With decently optimized code, we were able to get under 10 seconds per epoch on a 2015 Macbook Pro, and roughly under 80 seconds on EWS. We highly recommend you running the code on a machine faster than EWS, but EWS should give you the highest-bound on computation time. We will cut off computation for autograding at around 120 seconds per epoch on EWS. Also, running your model for 50 epochs will take somewhere around 10 mins ~ 1 hour. If you do this last minute you may not be able to run your computations on time. There will be no excuses for missing the deadline.

We will also grade your code on a different dataset that will have different number of rows (but divisible by 200), features, and target classes. So it is very important that you don't hardcode any numbers into your algorithms, and it should be able to support data of any size. Provided hyperparameters (number of layers, number of nodes per layer, learning rate, batch size) should remain the same.

Provided Code Skeleton

We have provided skeleton.zip with the descriptions below. For Part 1, do not import any non-standard libraries except pygame (pygame version 1.9.4) and numpy. For Part 2, do not import any non-standard library except numpy. Failure to do so will result in a 0 in the autograder.

Part 1





  • snake.py - This is the file that defines the snake environment and creates the GUI for the game.
  • utils.py - This is the file that defines some of the discretization constants as defined above and contains the functions to save and load models.
  • agent.py This is the file where you will be doing all of your work. This file contains the Agent class. This is the agent you will implement to act in the snake environment. Below is the list of instance variables and functions in the Agent class.


    • self._train: This is a boolean flag variable that you should use to determine if the agent is in train or test mode. In train mode, the agent should explore(based on exploration function) and exploit based on the Q table. In test mode, the agent should purely exploit and always take the best action.
    • train(): This function sets the self._train to be True. This is called before the training loop is run in snake_main.py
    • test(): This function sets the self._train to be False. This is called before the testing loop is run in snake_main.py
    • save_model(): This function saves the self.Q table. This is called after the training loop in snake_main.py.
    • load_model(): This function loads the self.Q table. This is called before the testing loop in snake_main.py.
    • act(state, points, dead): This is the main function you will implement and is called repeatedly by snake_main.py while games are being run. "state" is the state from the snake environment and is a list of [snake_head_x, snake_head_y, snake_body, food_x, food_y](Notice that in act function, you first need to discretize this into the state configuration we defined above). "points" is the number of food the snake has eaten. "dead" is a boolean indicating if the snake is dead. "points", "dead" should be used to define your reward function. act should return a number from the set of {0,1,2,3}. Returning 0 will move the snake agent up, returning 1 will move the snake agent down, and returning 2 will move the agent left, returning 3 will move the agent right. If self._train is True, this function should update the Q table and return an action(Notice that if the scores of actions from exploration function are equal, the priority should be right > left > down > up). If self._train is False, the agent should simply return the best action based on the Q table.

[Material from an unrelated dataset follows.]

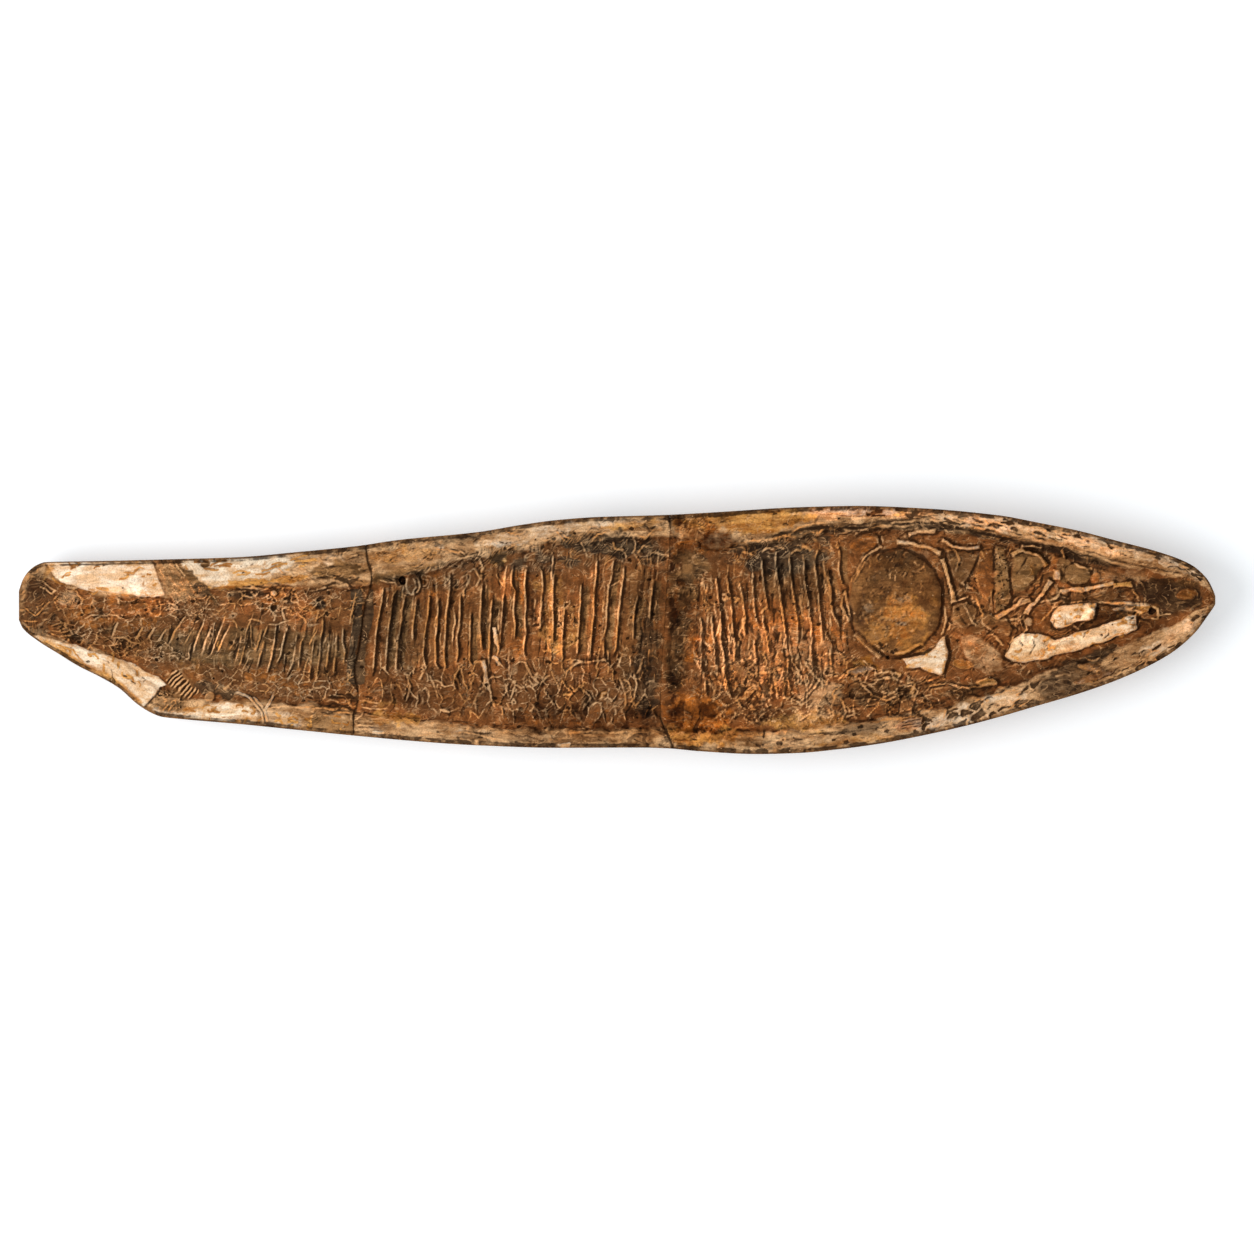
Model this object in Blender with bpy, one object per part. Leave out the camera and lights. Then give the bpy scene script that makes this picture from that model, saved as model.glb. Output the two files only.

  • snake_main.py - This is the main file that starts the program. This file runs the snake game with your implemented agent acting in it. The code runs a number of training games, then a number of testing games, and then displays example games at the end.
Do not modify the provided code. You will only have to modify agent.py. Otherwise it will harm you pass the test cases of autograder.

Part 2





  • neural_network.py - The only file that you will have to modify. Descriptions of the functions are in the descriptions above.
  • nn_test.py - Unit test module for you to use. Simply run it using python nn_test.py.
  • nn_main.py - Main function that will run your code written in nueral_network.py.
  • data - folder that contains the train and test numpy files, exactly the same from MP3
  • tests - You don't have to touch this since all the text parsing has been done for you in nn_test.py

You can modify the test/main functions as long as your inputs/outputs for all functions inside of neural_network.py is consistent with the instructions. Note that only neural_network.py will be submitted & graded.


This MP will be submitted via compass. Please upload only the following files to compass.

  • agent.py with the same exploration policy, state configurations and reward model mentioned above.
  • q_agent.npy the best numpy array trained by you with the same state configurations mentioned above. (Can be saved by passing "--model_name q_agent.npy" to snake_main.py). Note that this model above should work without modifying any code files other than agent.py.
  • neural_network.py with all the functions for part 2.
  • report.pdf

Report Checklist

Part 1

  1. Briefly describe the implementation of your agent snake.
    • How does the agent act during train phase?
    • How does the agent act during test phase?
  2. Use Ne, C (or fixed alpha?), gamma that you believe to be the best. After training has converged, run your algorithm on 1000 test games and report the average point.
    • Give the value of Ne, C (or fixed alpha) you believe to be the best.
    • Report the training convergence time.
    • Report average point on 1000 test games.
  3. Describe the changes you made to your MDP(state configuration, exploration policy and reward model), at least make changes to state configuration. Report the performance (the average points on 1000 test games). Notice that training your modified state space should give you at least 10 points in average for 1000 test games. Explain why these changes are reasonable, observe how snake acts after changes and analyze the positive and negative effects they have. Notice again, make sure your submitted agent.py and q_agent.npy are without these changes and your changed MDP should not be submitted.

Part 2

  1. Briefly describe any optimizations you performed on your functions for faster runtime.
  2. Report Confusion Matrix, Average Classification Rate, and Runtime of Minibatch gradient for 10, 30, 50 epochs. This means that you should have 3x3=9 total items in this section.
  3. Add a graph that plots epochs vs losses at that epoch. (For 50 epochs)
  4. Describe any trends that you see. Is this expected or surprising? What do you think is the explanation for the observations?
  5. Report Extra Credit section, if any.